Vianey inserted a relatively short advertisement into the September 6, 1770, edition of the New-York Journal.  His statement that he “CONTINUES to teach Fencing and Dancing” suggests that he expected that many residents of New York were already familiar with his services.  It was a very different tone than he took two years earlier when his advertisement included a short introduction and three additional paragraphs.  The first announced the opening of his school in October, described the dances he taught, listed his fees, and offered private lessons.  The second emphasized the quality of instruction.  Vianey proclaimed that he taught “in the Style of the best Masters in Europe.”  His methods were so effective that the results were already “discoverable in his Scholars” even though “none of them have yet had Time to be perfected in their Minuets.”  It was the final paragraph, however, that was the most important.  In it, Vianey addressed gossip and a case of mistaken identity.  “Having been informed,” he stated, “that he has been mistaken for a Dancing-Master, whose Behaviour to his Scholars gave just Offence in this City some Years ago, he takes Liberty to inform those who are acquainted with him, that he never was in this Country, till the Year 1764.”  He further asserted that “all who know him” could “testify that his Conduct has ever been regular and unexceptionable.”  Vianey sought to manage his reputation in the wake of reports that confused him with another dancing master.  Given that teaching dancing often required being in close physical proximity with his students, even touching them as they danced together and he demonstrated the steps, Vianey needed to establish that he was beyond reproach in order to protect his livelihood.

Apparently, Vianey successfully rehabilitated his reputation after placing his advertisement in 1768.  In subsequent advertisements, including the one placed in advance of a new season of lessons starting in October 1770, he did not mention further difficulties, nor was it in his interest to remind readers of gossip he wished to put behind him.  That he continued to reside in New York, offer lessons, and place advertisements testified to his success in overcoming the gossip and suspicions directed at him.

September 26

What was advertised in a colonial American newspaper 250 years ago today?

Sep 26 - 9:26:1768 Newport Mercury
Newport Mercury (September 26, 1768).

“A Dancing-School is not for Diversion or Exercise only, but is designed to reform their Manners and Behaviour.”

When fall arrived in 1768, Mary Cowley placed an advertisement in the Newport Mercury to announce that she planned to “open School for the Season” on the last Wednesday in September.

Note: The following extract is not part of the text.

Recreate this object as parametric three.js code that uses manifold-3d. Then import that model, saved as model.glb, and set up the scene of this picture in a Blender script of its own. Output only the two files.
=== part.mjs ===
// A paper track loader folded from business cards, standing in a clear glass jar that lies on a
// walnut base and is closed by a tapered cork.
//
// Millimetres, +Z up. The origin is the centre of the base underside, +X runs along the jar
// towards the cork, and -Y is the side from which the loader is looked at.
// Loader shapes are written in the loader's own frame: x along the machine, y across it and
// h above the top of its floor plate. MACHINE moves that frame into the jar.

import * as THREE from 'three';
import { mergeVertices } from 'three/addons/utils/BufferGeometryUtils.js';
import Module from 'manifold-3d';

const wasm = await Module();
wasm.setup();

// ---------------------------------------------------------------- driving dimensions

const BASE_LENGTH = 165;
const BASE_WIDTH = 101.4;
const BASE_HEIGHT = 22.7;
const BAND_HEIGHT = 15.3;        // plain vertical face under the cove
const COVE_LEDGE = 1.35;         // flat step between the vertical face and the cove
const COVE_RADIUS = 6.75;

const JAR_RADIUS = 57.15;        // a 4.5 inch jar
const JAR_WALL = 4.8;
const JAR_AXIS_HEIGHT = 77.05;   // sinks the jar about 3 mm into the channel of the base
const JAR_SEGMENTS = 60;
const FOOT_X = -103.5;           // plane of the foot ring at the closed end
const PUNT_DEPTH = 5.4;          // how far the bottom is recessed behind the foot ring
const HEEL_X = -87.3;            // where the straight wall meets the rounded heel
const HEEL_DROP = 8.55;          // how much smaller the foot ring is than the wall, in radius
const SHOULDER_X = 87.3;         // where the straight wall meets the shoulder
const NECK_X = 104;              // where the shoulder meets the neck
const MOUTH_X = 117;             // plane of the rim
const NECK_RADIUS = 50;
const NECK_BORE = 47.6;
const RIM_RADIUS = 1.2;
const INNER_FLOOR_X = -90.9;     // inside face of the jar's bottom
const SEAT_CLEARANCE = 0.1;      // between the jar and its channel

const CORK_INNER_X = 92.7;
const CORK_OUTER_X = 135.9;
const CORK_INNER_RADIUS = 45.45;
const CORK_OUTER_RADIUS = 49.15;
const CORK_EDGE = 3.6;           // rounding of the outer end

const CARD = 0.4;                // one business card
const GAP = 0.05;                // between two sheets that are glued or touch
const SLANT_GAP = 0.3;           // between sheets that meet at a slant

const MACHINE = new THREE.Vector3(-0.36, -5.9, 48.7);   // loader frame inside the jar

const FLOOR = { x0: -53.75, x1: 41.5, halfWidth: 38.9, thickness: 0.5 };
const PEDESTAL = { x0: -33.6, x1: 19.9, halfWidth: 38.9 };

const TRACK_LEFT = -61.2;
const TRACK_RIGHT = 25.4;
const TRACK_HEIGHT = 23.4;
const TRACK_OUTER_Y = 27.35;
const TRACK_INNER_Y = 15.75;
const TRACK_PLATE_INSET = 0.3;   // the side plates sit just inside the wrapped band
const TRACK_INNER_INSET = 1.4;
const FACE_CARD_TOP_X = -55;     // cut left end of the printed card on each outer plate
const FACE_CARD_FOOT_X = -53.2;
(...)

Advertisements for itinerant dancing masters and their schools frequently appeared in colonial newspapers, but Cowley’s notice differed in at least three significant ways. First, she was a female dancing instructor who promoted her lessons in the public prints in an era when her male counterparts dominated that occupation. Second, her advertisements spanned nearly a quarter century, unlike dancing masters who frequently moved from one town to another in search of new clients after only a couple of years. She advertised her dancing school in the Newport Mercury as early as December 1763 and as late as November 1786, though her notices that appeared during the war indicated that she operated a coffeehouse and might have taken a hiatus from giving lessons. Third, most of her advertisements were significantly longer than those placed by dancing masters. Perhaps as a woman in an occupation usually associated with men she considered it necessary to make it clear that nothing sordid occurred during her lessons.

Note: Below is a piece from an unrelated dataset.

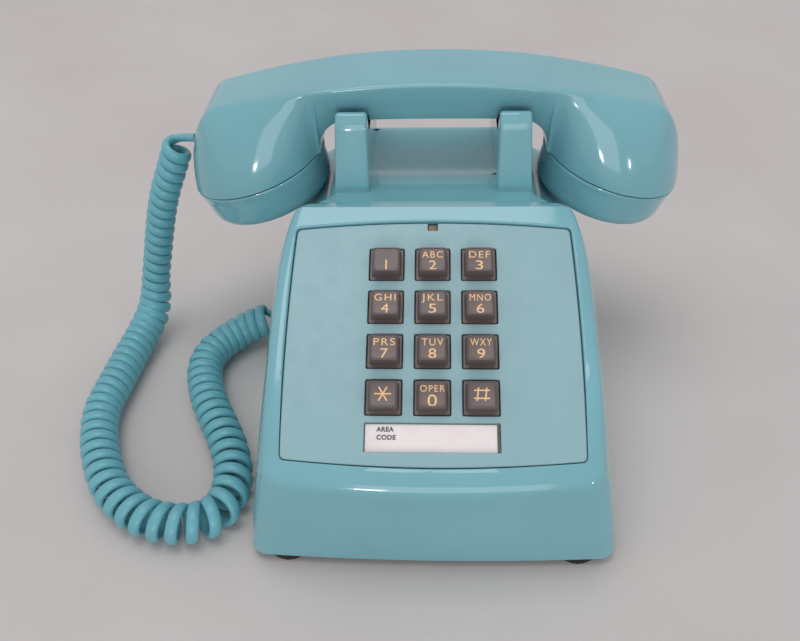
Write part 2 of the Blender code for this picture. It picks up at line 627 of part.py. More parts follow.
def build_handset_body(parts, cutters):
    xs = [-s for s in reversed(HANDSET_STATIONS)] + list(HANDSET_STATIONS[1:])
    body = finish(loft("handset_handle", [handset_ring(x) for x in xs]), parts, "gloss")
    cuts = []
    for side in (-1, 1):
        cuts.append(cylinder("cup_cavity", 17.0, -15, 3, cap_frame(side), sides=32, top_radius=28.0))
        lead = Matrix.Translation((side * 62 * MM, HANDSET_Y * MM, 0))
        cuts.append(cylinder("wire_well", 5.0, 100, 127, lead, sides=14))
    along = Matrix.Translation((0, HANDSET_Y * MM, 126 * MM)) @ Matrix.Rotation(math.pi / 2, 4, "Y")
    cuts.append(cylinder("wire_channel", 3.6, -63, 63, along, sides=14))
    cuts.append(box("jack_pocket", (-112, 34.8, CORD_EXIT_Z - 5.4), (CORD_EXIT_X + 10.7, 47.2, CORD_EXIT_Z + 5.4)))
    for cut in cuts:
        boolean(body, finish(cut, cutters))
    return body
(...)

To that end, Cowley maintained her “usual good Orders” during lessons that occurred at dancing assemblies. Her advertisements set forth a series of rules that those in attendance were expected to follow. For instance, students had to purchase tickets in advance. No one could enter without a ticket, allowing Cowley to monitor and control who attended. She informed those who arrived late “not to interrupt the Company, but wait until the next Dance is call’d.” Cowley also expressed her “hope that Gentlemen & Ladies of a Superior Rank & Age, will cheerfully condescend to conform to the Rules and Orders, that those of the younger Sot may profit by their Example.” She made it clear that her purpose and methods focused on more than just learning the right steps. Cowley offered an education in genteel comportment.

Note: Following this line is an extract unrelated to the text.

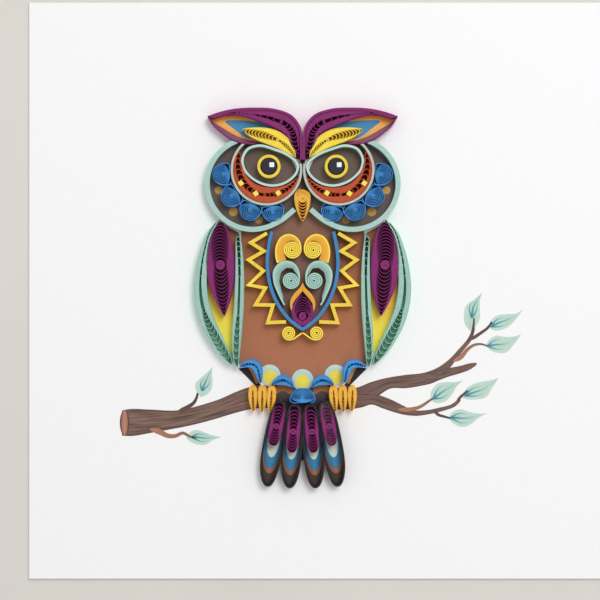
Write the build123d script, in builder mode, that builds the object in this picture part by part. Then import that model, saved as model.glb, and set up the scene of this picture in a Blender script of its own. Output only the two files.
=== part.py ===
"""Quilled paper owl on a folded greeting card.

The card lies flat with its picture up. The origin is under the middle of the card, +Y is the
top of the picture and +Z points away from the table. Every quilled piece is a paper strip
that stands on its edge on the printed card. All sizes are millimetres.

The owl is symmetric about an upright line. Its pieces are drawn once, as points (x, y) where
x is the distance from that line to the right and y is the height above the card's middle.
"""

import os
from math import atan2, cos, hypot, pi, radians, sin, sqrt

from build123d import *

# Card
card_width = 152.4
card_height = 152.4
leaf_thickness = 0.35
fold_gap = 0.3
ink_thickness = 0.08

# Owl on the card
owl_x = -3.65
strip_height = 3.0

# Paper strips, as thick as they look from above
coil_strip = 0.34
coil_gap = 0.12
outline_strip = 0.7
ring_strip = 1.3
zigzag_strip = 0.7
petal_strip = 0.6
tail_strip = 0.5
clearance = 0.12
sharpest_bend = radians(40)

# Eyes
eye_x = 9.75
eye_y = 31.7
socket_radius = 9.3
ring_x = 13.1
ring_y = 28.1
ring_radius = 12.65
iris_x = 8.85
iris_y = 32.65
iris_radius = 3.05
pupil_radius = 2.05
glint_size = 1.1
glint_height = 0.25
stud_size = 1.2
stud_height = 0.3
petal_width = 5.8

# Branch
leaf_blade_width = 4.2
twig_width = 0.75

card_thickness = 2 * leaf_thickness + fold_gap
picture_level = card_thickness + ink_thickness
strip_top = picture_level + strip_height
sides = {"left": -1, "right": 1}
made = {}

os.makedirs("parts", exist_ok=True)


# Curves and strips, as lists of points


def smooth(points, pieces, closed=False):
    """Return points evenly spaced along a smooth curve through a few given ones."""
    curve = Spline(*points, periodic=closed, mode=Mode.PRIVATE)
    count = pieces if closed else pieces + 1
    return [aside(curve, i / pieces, 0) for i in range(count)]


def arc(centre, radius, start, end, pieces):
    """Return points along an arc, with its two angles in degrees."""
    turns = [radians(start + (end - start) * i / pieces) for i in range(pieces + 1)]
    return [(centre[0] + radius * cos(t), centre[1] + radius * sin(t)) for t in turns]


def polar(centre, distance, angle):
    """Return the point at a distance and an angle in degrees from a centre."""
    return centre[0] + distance * cos(radians(angle)), centre[1] + distance * sin(radians(angle))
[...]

She said so quite bluntly, perhaps at the risk of losing some prospective pupils. “As I know many think the Intent of a Dancing-School is only Diversion, and are highly offended if they are reprimanded for any Rudeness of Indecency,” Cowley declared, “I would inform them such, that in my Business I have no Respect to such Persons, and shall never be afraid to remind them, That a Dancing School is not for Diversion or Exercise only, but is designed to reform their Manner and Behaviour.” This may have alienated some potential students, but Cowley did not seem particularly worried about that. She had addressed her advertisement to “the Gentlemen and Ladies who belong to my School, and all others of Distinction and Character.” This was a recurring theme in her notices. In an advertisement from December 19, 1763, Cowley stated that she was “absolutely determined, that no Lady who is not accompanied with a good Character, shall have any Admittance. Likewise, no Gentleman or Lady, who exceeds the Bounds of Decency or good Manners in one Point, or who will not be submissive to the Orders and Rules of the School, shall be countenanced here, on any Consideration.” In the October 28, 1765, edition of the Newport Mercury she had indignantly asserted, “This is not the first Time I have been obliged publicly to forbid several Ladies (who, for once more, shall be nameless) of coming to my School, who can have no Pretence, either by Acquaintance, Behaviour, Family, Fortune, or Character, to any Share of this genteel Amusement.” Such “unwelcome Guests” could “depend upon being affronted in the most public Manner” if they “presume to take those Liberties again.” After all, Cowley’s dancing school was “a chosen Place of Resort only for Gentlemen and Ladies of Family and Character.” There were some clients Cowley was not disappointed to lose.

Dancing masters often made references to their reputation and good character in their advertisements. Just a few weeks before Cowley placed her advertisement in the Newport Mercury, Peter Vianey placed a notice in the New-York Journal to address rumors that he was the same dancing master “whose Behaviour to his Scholars gave just Offence in this City some Years ago.” Even though she had the advantage of residing in Newport for several years, Cowley still defended her own reputation in her newspaper advertisements. She listed the rules to preemptively address inappropriate behavior and tamp down gossip. As a woman who ran a dancing school she exerted great effort in eliminating suspicions that her establishment was more akin to a brothel than a dancing assembly. She offered “Diversion,” but only the sort that conformed to genteel “Manners and Behaviour.”